In the State of Indiana, if the net value of the probate assets (their value after subtracting liens and encumbrances) does not exceed $50,000, then a probate estate may not need to be opened with the court. In these cases, a "summary administration" procedure or an affidavit may be used to distribute the estate to the persons entitled to it. If there is real estate that needs to be sold, instead of transferred to heirs, then a probate estate will need to be opened with the court.

What legal steps need to be taken after someone dies?

If there is property which needs to be transferred through probate, there are a range of types of estate administration which are available in Indiana. On the simple end of the range, the property may be able to be transferred through an affidavit with no formal administration. On the other end of the spectrum, a supervised estate administration with probate court involvement may be required. If a decedent had a trust, no probate may be necessary, however, other steps such as retitling property or filing tax returns may be required. Consulting with an attorney can save time and money by helping to ensure the most appropriate manner of handling the settlement of the decedents affairs is chosen.

How long will it take to administer my loved one's estate?

If an estate has to be opened with the court, the probate process will last at least three months. During this time, creditors and other interested parties have an opportunity to file claims against the decedent’s estate.
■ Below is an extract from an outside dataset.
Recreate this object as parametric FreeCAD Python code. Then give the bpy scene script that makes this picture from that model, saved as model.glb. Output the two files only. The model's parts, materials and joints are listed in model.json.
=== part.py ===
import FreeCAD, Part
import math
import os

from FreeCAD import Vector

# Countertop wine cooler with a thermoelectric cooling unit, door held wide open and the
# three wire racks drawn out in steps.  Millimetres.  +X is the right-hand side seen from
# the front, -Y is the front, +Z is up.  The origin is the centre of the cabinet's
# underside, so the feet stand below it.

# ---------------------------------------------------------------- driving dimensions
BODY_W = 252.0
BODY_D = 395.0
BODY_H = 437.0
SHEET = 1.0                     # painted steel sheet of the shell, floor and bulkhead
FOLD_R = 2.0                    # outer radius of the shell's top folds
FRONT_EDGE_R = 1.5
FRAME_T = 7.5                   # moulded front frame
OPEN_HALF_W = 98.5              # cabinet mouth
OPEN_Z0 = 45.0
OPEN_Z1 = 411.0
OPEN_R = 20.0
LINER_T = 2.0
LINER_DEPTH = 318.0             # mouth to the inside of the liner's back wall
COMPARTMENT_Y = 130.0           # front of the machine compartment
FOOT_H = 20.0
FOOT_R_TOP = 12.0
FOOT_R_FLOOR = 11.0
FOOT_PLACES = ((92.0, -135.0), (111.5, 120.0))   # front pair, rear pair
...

If an Indiana inheritance tax return is required, the probate process will typically require at least six to nine months to allow time for approval of the inheritance tax return by the Indiana Department of Revenue. If a federal estate tax return is required, the probate process may continue for more than one year before approval of the return is received from the Internal Revenue Service. A supervised estate may take longer to administer than an unsupervised estate. Additionally, if there is real estate to sell, waiting for someone to purchase the real estate may prolong the probate process.

What is the difference between supervised and unsupervised administration?
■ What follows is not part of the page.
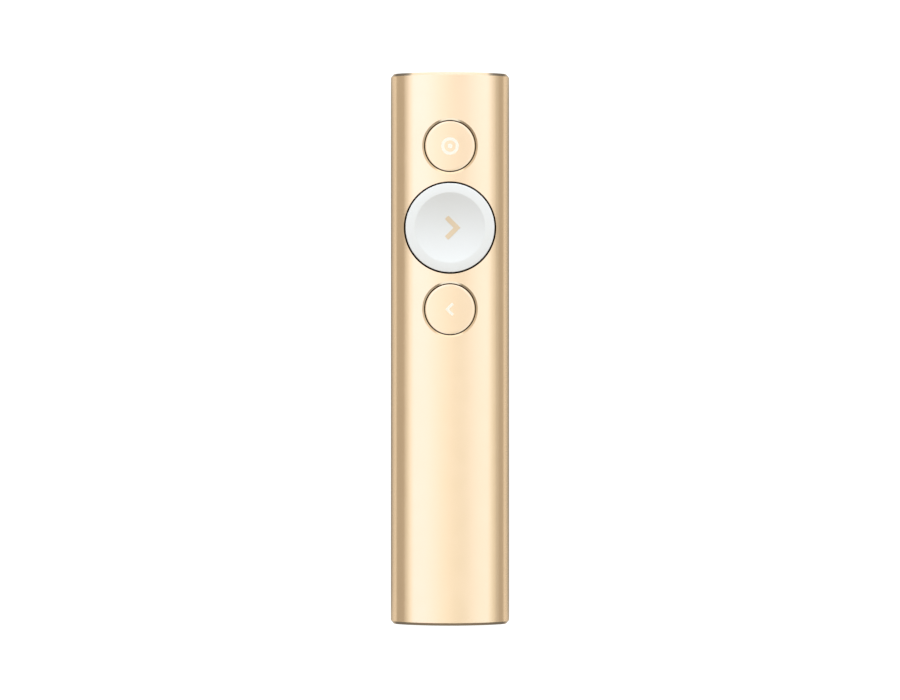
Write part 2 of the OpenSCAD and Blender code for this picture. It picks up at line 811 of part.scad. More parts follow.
module next_button() {
    dish_sphere = (pow(dish_radius, 2) + pow(dish_depth, 2)) / (2 * dish_depth);
    color("#F1F2F0") translate([0, next_y, 0]) difference() {
        rotate_extrude() polygon([
            [0, cap_bottom_z], [large_cap_radius, cap_bottom_z],
            [large_cap_radius, rim_z - rim_fall - cap_bevel],
            [large_cap_radius - cap_bevel, rim_z - rim_fall],
            [dish_radius, rim_z], [0, rim_z]]);
        translate([0, 0, rim_z - dish_depth + dish_sphere])
            sphere(r = dish_sphere, $fn = fine);
        cap_socket(0, large_stem_radius);
    }
}

module pointer_base() button_base(pointer_y, small_stem_radius);

module next_base() button_base(next_y, large_stem_radius);

module back_base() button_base(back_y, small_stem_radius);

module plunger(y) {
    foot_z = board_top_z + button_travel + 2 * plunger_clearance;
    color("#D9A441") post(0, y, plunger_radius, foot_z, flange_bottom_z);
}

module pointer_plunger() plunger(pointer_y);

module next_plunger() plunger(next_y);

module back_plunger() plunger(back_y);

// ---- receiver ----

module receiver_case() {
    inner_width = receiver_width - 2 * (receiver_wall + groove_depth);
    inner_height = receiver_thickness - 2 * receiver_wall;
    color("#2B2B2D") difference() {
        along_y(receiver_tail_y, plug_root_y) translate([0, dock_z])
            rounded(receiver_width, receiver_thickness, receiver_corner);
        // room for the board
        block(inner_width, receiver_tail_y + 2 * receiver_wall, plug_root_y - receiver_wall,
              dock_z - inner_height / 2, dock_z + inner_height / 2);
        // mouth that the plug passes through
        block(plug_width, plug_root_y - 2 * receiver_wall, plug_root_y + overshoot,
              dock_z - plug_thickness / 2, dock_z + plug_thickness / 2);
        // grooves for the rails of the bay
        both_sides() block(2 * groove_depth, receiver_tail_y + bezel_depth - bay_clearance,
                           plug_root_y + overshoot, dock_z - groove_width / 2,
                           dock_z + groove_width / 2, receiver_width / 2);
        // slot for a fingernail in the tail end
        block(receiver_width / 2, receiver_tail_y - overshoot, receiver_tail_y + receiver_wall,
              dock_z - groove_width / 2, dock_z + groove_width / 2);
    }
}

module receiver_board() {
    inset = receiver_wall + groove_depth + slide_fit;
    color("#1F5B3A") block(receiver_width - 2 * inset,
                           receiver_tail_y + 2 * receiver_wall + slide_fit,
                           plug_root_y - receiver_wall - slide_fit,
                           dock_z - receiver_thickness / 2 + receiver_wall,
                           dock_z - receiver_thickness / 2 + receiver_wall
                           + receiver_board_thickness);
}

module receiver_chip() {
    y = (receiver_tail_y + plug_root_y) / 2;
    z = dock_z - receiver_thickness / 2 + receiver_wall + receiver_board_thickness;
    color("#1C1C1E") block(radio_size, y - radio_size / 2, y + radio_size / 2, z,
                           z + radio_height);
}

module receiver_plug_shell() {
    root_y = plug_root_y - receiver_wall;
    window_y = receiver_tip_y - window_setback;
    color("#C7C9CC") difference() {
        along_y(root_y, receiver_tip_y) translate([0, dock_z])
            rounded(plug_width, plug_thickness, plug_corner);
        along_y(root_y - overshoot, receiver_tip_y + overshoot) translate([0, dock_z])
            rounded(plug_width - 2 * plug_sheet, plug_thickness - 2 * plug_sheet,
                    plug_corner - plug_sheet);
        both_sides() block(window_width, window_y - window_length / 2,
                           window_y + window_length / 2, dock_z - plug_thickness,
                           dock_z + plug_thickness, window_x);
    }
}

module receiver_tongue() {
    bottom_z = dock_z - plug_thickness / 2 + plug_sheet;
    color("#EDEDEA") block(plug_width - 2 * plug_corner, plug_root_y - receiver_wall,
                           receiver_tip_y - bay_end_gap, bottom_z, bottom_z + carrier_thickness);
}

module receiver_contacts() {
    z = dock_z - plug_thickness / 2 + plug_sheet + carrier_thickness;
    color("#D4A93A") both_sides() for (pitch = [inner_pitch, outer_pitch])
        block(contact_width, plug_root_y + plug_length / 3, receiver_tip_y - 3 * bay_end_gap, z,
              z + contact_thickness, pitch / 2);
}

housing_sleeve();
nose_cap();
receiver_dock();
chassis_tray();
key_frame();
board_screws();
dock_screws();
main_board();
pointer_switch();
next_switch();
back_switch();
radio_chip();
radio_shield();
motion_sensor();
power_chip();
timing_crystal();
board_capacitors();
antenna();
usb_c_shell();
usb_c_tongue();
battery_cell();
battery_pad();
battery_leads();
battery_connector();
vibration_motor();
motor_pad();
motor_flex();
pointer_button();
pointer_base();
pointer_plunger();
next_button();
next_base();
next_plunger();
back_button();
back_base();
back_plunger();
receiver_case();
receiver_board();
receiver_chip();
receiver_plug_shell();
receiver_tongue();
receiver_contacts();
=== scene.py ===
"""Looks of the wireless presentation clicker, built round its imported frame.

The sleeve, the caps, the printed signs, the nose plug, the dock and the receiver are modelled
here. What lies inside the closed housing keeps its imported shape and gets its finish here.
"""
import json
from math import asin, cos, hypot, pi, radians, sin, sqrt, tau

import bmesh
import bpy
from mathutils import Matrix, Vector


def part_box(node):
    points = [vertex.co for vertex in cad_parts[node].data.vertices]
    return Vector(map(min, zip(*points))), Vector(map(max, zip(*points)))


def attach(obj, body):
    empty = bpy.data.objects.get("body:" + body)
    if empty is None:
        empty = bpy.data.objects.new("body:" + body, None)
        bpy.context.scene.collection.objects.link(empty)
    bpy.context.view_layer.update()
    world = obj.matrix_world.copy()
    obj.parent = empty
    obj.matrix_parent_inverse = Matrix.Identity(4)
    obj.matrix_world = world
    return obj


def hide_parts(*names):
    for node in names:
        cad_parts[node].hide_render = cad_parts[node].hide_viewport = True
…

Unsupervised administration is Indiana's simplification of the probate process. Prior to unsupervised administrations, personal representatives were required to seek court approval for most actions they took on behalf of an estate. The result was a longer and more costly process to settle a decedent’s estate. However, during the unsupervised administration of an estate, the court typically is involved only in the appointment of the personal representative. The personal representative then proceeds with the inventorying of the estate, payments of creditors and taxes, and distribution of property without involvement with the court. At the end of the process, the personal representative must provide all beneficiaries with a written accounting of his or her actions during the course of the administration. If someone believes that the personal representative acted improperly they have a three month period, following conclusion of the administration, in which to file with the court an objection to the personal representative’s accounting. Unsupervised estate administration can be requested by an individual in his or her Will. If not requested in the Will, unsupervised administration is only possible if all of the beneficiaries sign a document consenting to the unsupervised administration. In estates with large numbers of beneficiaries or where there are conflicts among family members, getting the needed consents signed is not always possible.

What are some of the tax considerations related to my estate?
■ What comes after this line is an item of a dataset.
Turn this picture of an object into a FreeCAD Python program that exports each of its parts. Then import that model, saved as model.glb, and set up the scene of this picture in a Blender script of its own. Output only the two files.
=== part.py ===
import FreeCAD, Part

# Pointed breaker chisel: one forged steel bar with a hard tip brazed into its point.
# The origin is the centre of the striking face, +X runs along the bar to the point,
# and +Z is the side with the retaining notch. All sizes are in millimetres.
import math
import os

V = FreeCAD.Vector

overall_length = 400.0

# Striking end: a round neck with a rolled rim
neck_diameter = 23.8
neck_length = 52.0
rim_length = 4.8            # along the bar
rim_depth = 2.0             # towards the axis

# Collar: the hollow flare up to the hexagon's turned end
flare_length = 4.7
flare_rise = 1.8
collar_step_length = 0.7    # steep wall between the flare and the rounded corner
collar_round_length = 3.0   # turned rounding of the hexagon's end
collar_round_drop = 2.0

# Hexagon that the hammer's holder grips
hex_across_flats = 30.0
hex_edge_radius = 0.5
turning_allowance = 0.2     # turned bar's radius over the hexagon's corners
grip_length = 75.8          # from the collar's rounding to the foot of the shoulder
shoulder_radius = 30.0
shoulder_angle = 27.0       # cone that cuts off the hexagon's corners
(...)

In Indiana, the two taxes of primary concern are the Federal Estate Tax and the Indiana Inheritance Tax.

  • The Federal Estate Tax taxes the value of the property owned by the decedent at the time of his or her death. In 2013, after a taxable estate reaches $5.25 million, the excess is taxed with the maximum tax rate set at 40%. However, property passing to a surviving spouse or to a church or other charitable organization generally is deductible in determining the amount of the taxable estate. If an estate is likely to owe federal estate tax, there are several things that can be done, particularly for married couples to reduce and frequently eliminate the federal estate tax.
  • The Indiana inheritance tax is a tax calculated separately on the value of the property that each individual inherits, rather than being calculated on the value of the entire estate. The tax rates are based on the closeness of the beneficiary’s relationship to the decedent, with those of more remote relationship being taxed at higher rates. Property passing to a spouse or charity usually passes tax-free. A parent, child or their spouse, stepchild or their spouse, or grandchild has a $250,000 exemption and pays tax on the excess of his or her inheritance at rates starting at 1% and maxing out at 10%. Brothers or sisters, nieces or nephews, and spouses of a child or of a deceased child receive a $500 inheritance tax exemption and pay inheritance tax at rates starting at 7% and going up to 15%. More distantly relations or friends of no relation receive no inheritance tax exemption and pay inheritance tax at rates starting at 10% and going up to 20%. The Indiana Legislature passed a law during the 2012 session that will gradually phase out the state’s inheritance tax by allowing a credit against the amount of taxes owed. The credit will be 10 percent of the taxes due in 2013 and will increase by 10 percent each year, reaching 90 percent in 2021, and 100 percent in 2022.

You should also know that for both federal estate tax and Indiana inheritance tax purposes, that the taxable estate includes more than the probate property. It also includes property held in trust, property owned jointly with the right of survivorship, annuities, and retirement plans. Thus, a decedent could have little or no probate estate, but his or her beneficiaries could still owe federal estate tax or Indiana inheritance tax.